J. C. Vaughn at Diamond always keeps me on the right track and I met Joe James who is a lovely and talented man. In one of those typical Comic Con woo woo moments, J. C. was telling me all about Grant Geissman, musician, writer and artist and lo and behold I met him an hour or so later when I was with David Armstrong, (he of the vast comics history film archives). IDW just published Grant’s absolutely gorgeous book, Feldstein: The Mad Life and Fantastic Art of Al Feldstein!. It’s a must have and besides being smart and talented, Grant’s a very witty guy.
I got a quick hug from Jackie in the midst of her massive campaign to keep Comic Con on track and running smoothly and it was great to talk with Batton Lash for a few moments as well. I managed to snag an autographed Archie from him for one of my favorite teenagers who was in ecstasy upon my arrival home with book in hand. There was the usual conversation with her about how difficult it is to buy a comic book. What is the deal with that? I simply don’t get it but that’s another conversation.

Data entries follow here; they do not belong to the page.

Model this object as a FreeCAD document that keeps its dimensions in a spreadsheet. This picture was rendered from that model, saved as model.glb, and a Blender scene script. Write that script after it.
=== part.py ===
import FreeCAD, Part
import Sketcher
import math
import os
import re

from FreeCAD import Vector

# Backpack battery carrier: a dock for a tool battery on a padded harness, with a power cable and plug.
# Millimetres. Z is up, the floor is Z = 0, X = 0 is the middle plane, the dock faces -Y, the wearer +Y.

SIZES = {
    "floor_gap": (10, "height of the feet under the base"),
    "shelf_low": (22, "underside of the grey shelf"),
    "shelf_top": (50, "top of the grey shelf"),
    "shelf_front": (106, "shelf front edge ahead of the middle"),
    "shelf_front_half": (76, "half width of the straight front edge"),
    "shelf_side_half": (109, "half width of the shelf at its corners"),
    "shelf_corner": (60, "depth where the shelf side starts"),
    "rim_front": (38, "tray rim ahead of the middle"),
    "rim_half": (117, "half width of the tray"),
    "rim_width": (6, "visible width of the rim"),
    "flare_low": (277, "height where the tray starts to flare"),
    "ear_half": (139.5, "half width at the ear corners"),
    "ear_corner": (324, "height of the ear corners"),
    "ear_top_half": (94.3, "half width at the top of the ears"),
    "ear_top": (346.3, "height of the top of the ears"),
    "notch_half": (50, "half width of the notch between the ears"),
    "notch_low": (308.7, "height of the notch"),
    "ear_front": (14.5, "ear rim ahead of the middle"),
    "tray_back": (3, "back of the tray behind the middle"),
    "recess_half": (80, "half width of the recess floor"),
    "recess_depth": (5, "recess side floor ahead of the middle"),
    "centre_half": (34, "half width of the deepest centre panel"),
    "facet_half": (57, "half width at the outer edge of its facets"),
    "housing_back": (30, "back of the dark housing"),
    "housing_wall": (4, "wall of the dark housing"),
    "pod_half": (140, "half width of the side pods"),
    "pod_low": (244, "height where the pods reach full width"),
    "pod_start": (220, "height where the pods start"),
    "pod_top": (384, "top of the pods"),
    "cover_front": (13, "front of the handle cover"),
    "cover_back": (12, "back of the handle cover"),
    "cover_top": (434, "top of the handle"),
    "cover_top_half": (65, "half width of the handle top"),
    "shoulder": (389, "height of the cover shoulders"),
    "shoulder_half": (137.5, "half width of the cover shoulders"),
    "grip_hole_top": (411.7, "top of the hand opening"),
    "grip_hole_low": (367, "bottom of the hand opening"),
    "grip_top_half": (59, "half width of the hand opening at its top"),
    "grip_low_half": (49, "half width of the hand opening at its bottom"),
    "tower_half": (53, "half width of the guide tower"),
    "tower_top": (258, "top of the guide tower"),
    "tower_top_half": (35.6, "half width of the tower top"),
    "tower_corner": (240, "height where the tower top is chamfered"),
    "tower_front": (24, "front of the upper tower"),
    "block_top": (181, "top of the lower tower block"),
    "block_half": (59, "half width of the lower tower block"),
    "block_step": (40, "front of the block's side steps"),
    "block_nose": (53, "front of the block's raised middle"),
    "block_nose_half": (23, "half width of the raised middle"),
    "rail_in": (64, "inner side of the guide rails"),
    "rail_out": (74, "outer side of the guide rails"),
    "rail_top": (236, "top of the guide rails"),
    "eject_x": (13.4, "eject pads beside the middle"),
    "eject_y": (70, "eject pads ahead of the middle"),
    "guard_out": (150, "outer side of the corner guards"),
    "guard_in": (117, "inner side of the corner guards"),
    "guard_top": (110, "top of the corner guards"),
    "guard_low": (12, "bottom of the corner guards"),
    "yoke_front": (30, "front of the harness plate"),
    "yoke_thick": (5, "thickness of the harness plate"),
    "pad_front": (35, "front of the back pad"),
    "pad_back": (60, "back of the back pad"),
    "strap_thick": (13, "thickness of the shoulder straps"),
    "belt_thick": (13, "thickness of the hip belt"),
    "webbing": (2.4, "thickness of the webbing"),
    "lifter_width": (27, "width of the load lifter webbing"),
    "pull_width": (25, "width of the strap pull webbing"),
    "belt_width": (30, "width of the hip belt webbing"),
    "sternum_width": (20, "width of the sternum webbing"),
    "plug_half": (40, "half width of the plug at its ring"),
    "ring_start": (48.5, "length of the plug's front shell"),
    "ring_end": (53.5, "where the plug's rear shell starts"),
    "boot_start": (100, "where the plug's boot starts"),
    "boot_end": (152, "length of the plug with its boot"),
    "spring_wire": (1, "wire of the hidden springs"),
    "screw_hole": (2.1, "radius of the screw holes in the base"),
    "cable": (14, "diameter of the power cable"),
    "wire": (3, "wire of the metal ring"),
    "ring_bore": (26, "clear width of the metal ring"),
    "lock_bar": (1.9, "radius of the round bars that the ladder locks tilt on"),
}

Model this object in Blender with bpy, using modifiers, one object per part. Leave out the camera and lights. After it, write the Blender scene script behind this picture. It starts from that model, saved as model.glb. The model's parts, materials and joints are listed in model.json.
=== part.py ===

While roaming around looking for good Comic Con swag I found Arlen Schumer and Rand Hoppe of the Kirby Museum doing their version of cosplay. I also managed to pick up a Superman Comic and magazines of Alter Ego along with a moment to chat with John Morrow at the TwoMorrows booth. I missed Mike Catron but caught up with Gary Groth at Fantagraphics and of course Jim Salicrup at PaperCutz keeps me on the straight and narrow. I am listening Jim, I promise!
In the late afternoon I met up with my best pal, Brad Ricca and that gentleman scholar, Jeff Trexler, Esq. Brad was signing his book about Siegel and Shuster, Super Boys that everyone is talking about. I got two! If you’ve been in a cave somewhere for goodness sake’s check it out! You can tell from the photo, it was near the end of the day.

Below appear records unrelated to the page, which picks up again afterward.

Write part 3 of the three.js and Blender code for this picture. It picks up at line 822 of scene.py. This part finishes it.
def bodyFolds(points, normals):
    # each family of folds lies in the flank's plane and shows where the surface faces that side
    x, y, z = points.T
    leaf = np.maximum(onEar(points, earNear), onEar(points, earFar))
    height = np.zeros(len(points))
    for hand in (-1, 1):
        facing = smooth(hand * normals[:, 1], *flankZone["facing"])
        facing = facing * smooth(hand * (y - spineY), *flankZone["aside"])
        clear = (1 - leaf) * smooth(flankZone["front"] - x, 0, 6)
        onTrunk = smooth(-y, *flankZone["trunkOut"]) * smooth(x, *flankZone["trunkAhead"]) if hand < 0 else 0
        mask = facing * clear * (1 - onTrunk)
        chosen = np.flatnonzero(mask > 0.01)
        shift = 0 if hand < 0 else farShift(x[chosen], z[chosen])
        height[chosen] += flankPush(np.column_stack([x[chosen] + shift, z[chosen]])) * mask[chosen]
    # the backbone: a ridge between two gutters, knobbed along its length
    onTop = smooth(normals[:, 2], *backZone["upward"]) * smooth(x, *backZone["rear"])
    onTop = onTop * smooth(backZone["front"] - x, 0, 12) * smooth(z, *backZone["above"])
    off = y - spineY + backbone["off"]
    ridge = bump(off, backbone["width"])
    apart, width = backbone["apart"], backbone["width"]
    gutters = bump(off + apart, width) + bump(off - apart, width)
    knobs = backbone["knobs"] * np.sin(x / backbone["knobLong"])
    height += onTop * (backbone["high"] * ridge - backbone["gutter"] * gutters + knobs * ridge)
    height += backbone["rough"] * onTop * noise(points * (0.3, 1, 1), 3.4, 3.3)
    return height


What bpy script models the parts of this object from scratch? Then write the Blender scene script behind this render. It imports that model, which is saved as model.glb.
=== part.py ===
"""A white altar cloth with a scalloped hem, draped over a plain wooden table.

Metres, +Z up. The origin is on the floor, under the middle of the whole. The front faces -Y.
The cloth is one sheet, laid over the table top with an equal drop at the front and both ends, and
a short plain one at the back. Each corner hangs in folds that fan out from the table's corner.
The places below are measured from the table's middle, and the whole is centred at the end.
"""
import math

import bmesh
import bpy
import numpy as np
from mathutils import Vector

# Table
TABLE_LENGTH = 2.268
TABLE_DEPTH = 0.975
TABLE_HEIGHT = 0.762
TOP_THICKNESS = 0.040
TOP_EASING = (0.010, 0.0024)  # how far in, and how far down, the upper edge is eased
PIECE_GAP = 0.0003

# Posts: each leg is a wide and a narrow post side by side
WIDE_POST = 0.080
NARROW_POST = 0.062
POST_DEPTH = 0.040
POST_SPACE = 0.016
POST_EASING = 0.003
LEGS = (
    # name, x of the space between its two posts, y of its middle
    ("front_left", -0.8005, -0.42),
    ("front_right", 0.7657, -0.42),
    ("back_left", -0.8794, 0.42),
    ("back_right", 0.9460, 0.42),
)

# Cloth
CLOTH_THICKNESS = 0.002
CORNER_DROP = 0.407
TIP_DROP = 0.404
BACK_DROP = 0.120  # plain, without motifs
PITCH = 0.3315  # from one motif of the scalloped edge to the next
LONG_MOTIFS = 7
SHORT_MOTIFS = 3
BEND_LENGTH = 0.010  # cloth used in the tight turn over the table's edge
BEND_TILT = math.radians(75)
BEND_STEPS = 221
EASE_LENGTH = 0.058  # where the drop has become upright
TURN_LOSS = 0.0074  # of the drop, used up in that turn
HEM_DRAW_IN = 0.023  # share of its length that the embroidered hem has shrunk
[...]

As if that wasn’t enough, I met Lillian Laserson, my favorite lady lawyer and we escaped the throngs and headed to the Wonder Woman panel. I was so pleased to meet Trina Robbins whom I have long admired. As far as I know she is one of the few historians of women in comics. She has a new book coming out soon called Pretty in Ink, her definitive look at the history of women in comics. That’s a must have as well. I didn’t know Mary Fleener’s work so it was great to meet her and hear her talk about how she became a comics artist. Her style, which she refers to, as cubismo, is colorful and dynamic. What a wonderful artist! Ramona Fradon is a grand dame of the comics world and her stories about working in the male dominated Super Hero world of DC and Marvel were every bit as fun and fascinating as the stories the guys tell. More lady panels, please!

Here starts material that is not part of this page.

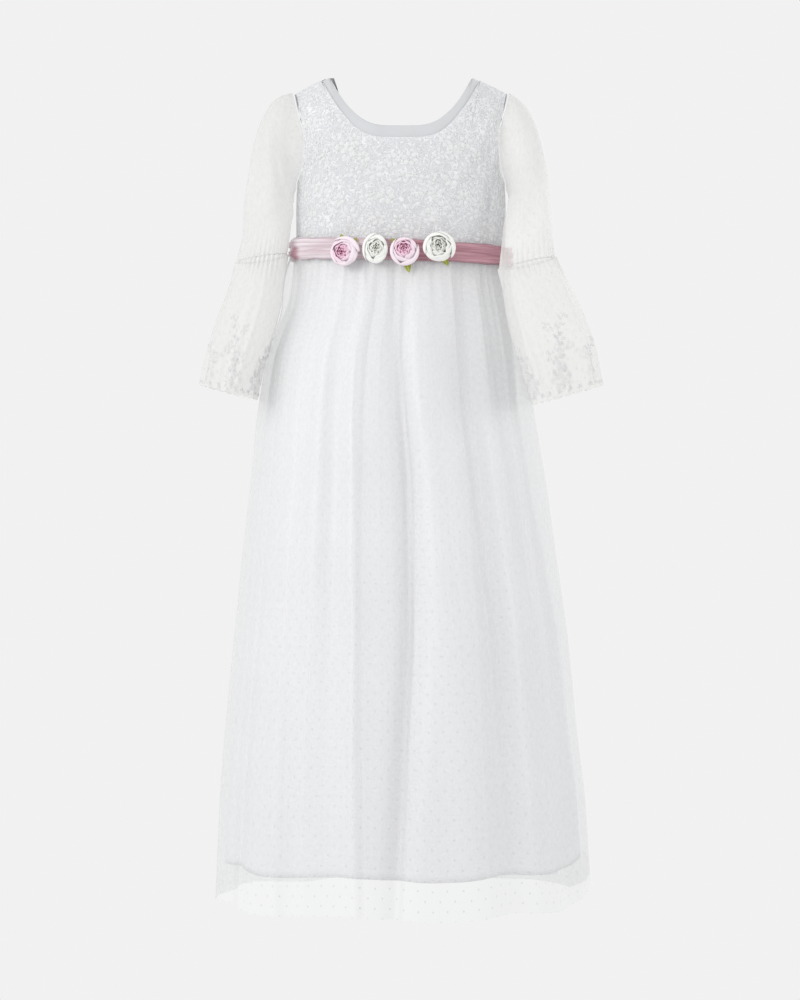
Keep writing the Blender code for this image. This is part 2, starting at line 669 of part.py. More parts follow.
def sash_place(side, up, along):
    angle = -180.0 + 360.0 * along
    out = SASH_STAND_OFF + SASH_HALF_THICKNESS * (1.0 + side)
    point = sash_ring(angle, out)
    if point.y > 0.0:
        point.x = min(point.x, -SEAM / 2) if along < 0.5 else max(point.x, SEAM / 2)
    half_height = SASH_HALF_HEIGHT - SASH_HALF_HEIGHT_MORE_LEFT * sin(radians(angle))
    point.z = -sash_drop(point.x, point.y) + half_height * up
    return point


sash = bmesh.new()
bmesh.ops.create_cone(sash, cap_ends=True, segments=8, radius1=1.0, radius2=1.0, depth=1.0)
long_edges = [edge for edge in sash.edges if abs(edge.verts[0].co.z - edge.verts[1].co.z) > 0.5]
bmesh.ops.subdivide_edges(sash, edges=long_edges, cuts=SASH_CUTS)
bmesh.ops.translate(sash, verts=sash.verts[:], vec=(0.0, 0.0, 0.5))
form(sash, sash_place)
finish("sash", sash, SASH_PINK, 0.8)


def on_sash(x, drop):
    """A flat frame that touches the sash from outside: its middle, its right, its up and its out."""
    out = SASH_STAND_OFF + 2.0 * SASH_HALF_THICKNESS
    turn = asin(x / (BODICE_RINGS[-1].half_width + out))
    middle = sash_ring(degrees(turn), out)
    width = BODICE_RINGS[-1].half_width + out
    depth = BODICE_RINGS[-1].front_depth + out
    outward = Vector((middle.x / width**2, middle.y / depth**2, 0.0)).normalized()
    middle.z = -drop
    up = Vector((0.0, 0.0, 1.0))
    return middle, up.cross(outward).normalized(), up, outward


for rose in ROSES:
    middle, right, up, outward = on_sash(rose.x, rose.drop)
    bloom = bmesh.new()
    rings = len(ROSE_RINGS) - 1
    bmesh.ops.create_uvsphere(bloom, u_segments=18, v_segments=rings, radius=1.0)
    for vert in bloom.verts:
        row = round(rings * Vector((0.0, 0.0, 1.0)).angle(vert.co) / pi)
        ring = ROSE_RINGS[row]
        turn = atan2(vert.co.y, vert.co.x)
        spread = ring.spread * (1.0 - ROSE_FRILL * (1.0 - cos(ROSE_PETALS * turn + row)))
        height = ring.height + ring.swirl * cos(ROSE_SWIRLS * turn - ROSE_TWIST * row)
        height -= ring.foot * ROSE_FOOT / rose.radius
        flat = right * cos(turn) * spread + up * sin(turn) * spread + outward * height
        vert.co = middle + outward * ROSE_OFF_SASH + flat * rose.radius
    finish(rose.name, bloom, ROSE_COLOURS[rose.colour], 0.8)

for number, leaf in enumerate(LEAVES):
    rose = next(rose for rose in ROSES if rose.name == leaf.rose)
    middle, right, up, outward = on_sash(rose.x, rose.drop)
    points_to = right * cos(radians(leaf.points)) + up * sin(radians(leaf.points))
    beside = outward.cross(points_to)

    def leaf_place(u, v, w):
        reach = leaf.start + (leaf.tip - leaf.start) * u
        half_width = max(LEAF_TIP_HALF_WIDTH, LEAF_HALF_WIDTH * sin(pi * min(1.0, u)) ** LEAF_ROUNDNESS)
        off = LEAF_OFF_SASH + LEAF_THICKNESS * (1.0 - w)
        return middle + points_to * reach + beside * half_width * (2.0 * v - 1.0) + outward * off

    blade = cloth_slab(*LEAF_FACES)
    form(blade, leaf_place)
    finish(f"leaf_{number + 1}", blade, LEAF_GREEN, 0.6)
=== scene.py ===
"""The looks of a child's long lace dress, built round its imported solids, hollow as when it is worn."""

from collections import namedtuple
from math import asin, cos, pi, radians, sin

import bmesh
import bpy
import numpy as np
from mathutils import Matrix, Vector


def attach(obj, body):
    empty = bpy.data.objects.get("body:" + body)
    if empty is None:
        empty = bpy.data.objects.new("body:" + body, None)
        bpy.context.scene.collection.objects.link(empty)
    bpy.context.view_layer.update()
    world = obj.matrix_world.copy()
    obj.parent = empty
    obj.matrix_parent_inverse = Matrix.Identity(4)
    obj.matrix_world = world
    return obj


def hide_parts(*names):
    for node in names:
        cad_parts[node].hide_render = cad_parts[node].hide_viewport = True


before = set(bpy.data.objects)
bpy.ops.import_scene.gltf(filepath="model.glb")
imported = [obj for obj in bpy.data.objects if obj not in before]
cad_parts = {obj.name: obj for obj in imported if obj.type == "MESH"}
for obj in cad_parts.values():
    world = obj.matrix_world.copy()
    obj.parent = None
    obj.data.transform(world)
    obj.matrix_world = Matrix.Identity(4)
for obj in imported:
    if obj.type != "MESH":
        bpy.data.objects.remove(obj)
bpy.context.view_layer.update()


# Satin bodice: a front and two back halves of white polyester satin, cut to a high waist seam.
# The front closes round a wide scooped neck, and the two halves meet at centre back.

WAIST_DROP = 0.241
SEAM = 0.0003
SATIN_THICKNESS = 0.0006
SATIN_SLOT = "satin"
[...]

Ramona explaining Hermetics, Tantra and alchemy in comics!
I do love this community and I’ll say right up front that the gender flaps as far as I can tell are not about men vs. women. Most of the guys I know in the industry are really great, promote everyone and everything across the board and there are some guys writing and drawing fantastic main female characters so that’s not the deal here and please, let’s not go there. That was not the gist of the conversation at the panel either. Basically it’s about giving women more opportunity in the industry, because it’s a proven fact that women will gravitate towards comics by women. If you don’t believe me, here’s an article by friend and colleague Danica Davidson that spells it out very simply. The more women creating comics and characters, the more female readers and voila, a larger more diverse community from which the big guys can still make oodles of dough. I think it’s referred to as the win/win.
As for the topic of overly sexed and overly maimed and killed women in the Super Hero comics, or as Gail Simone coined, “Women in Refrigerators” syndrome, well, I don’t think anyone will win hearts and minds there so let’s start with some diversity.
What about Wonder Woman? Unfortunately DC seems unsure exactly what to do with Wonder Woman to update her, bring her forward (please not the sweat pants!) and remind us of her origin story. According to Trina Robbins, it shouldn’t be that difficult because she fits the classic hero myth.
For those of you who don’t know and don’t care about the ins and outs of the corporate world, I do not own even a spec of dust of DC. However, since it was my grandfather’s vision I do care what and how they’re doing with that vision. If the Super Heroes are the stuff of movies where’s our Wonder Woman movie? How about it? Woman up DC!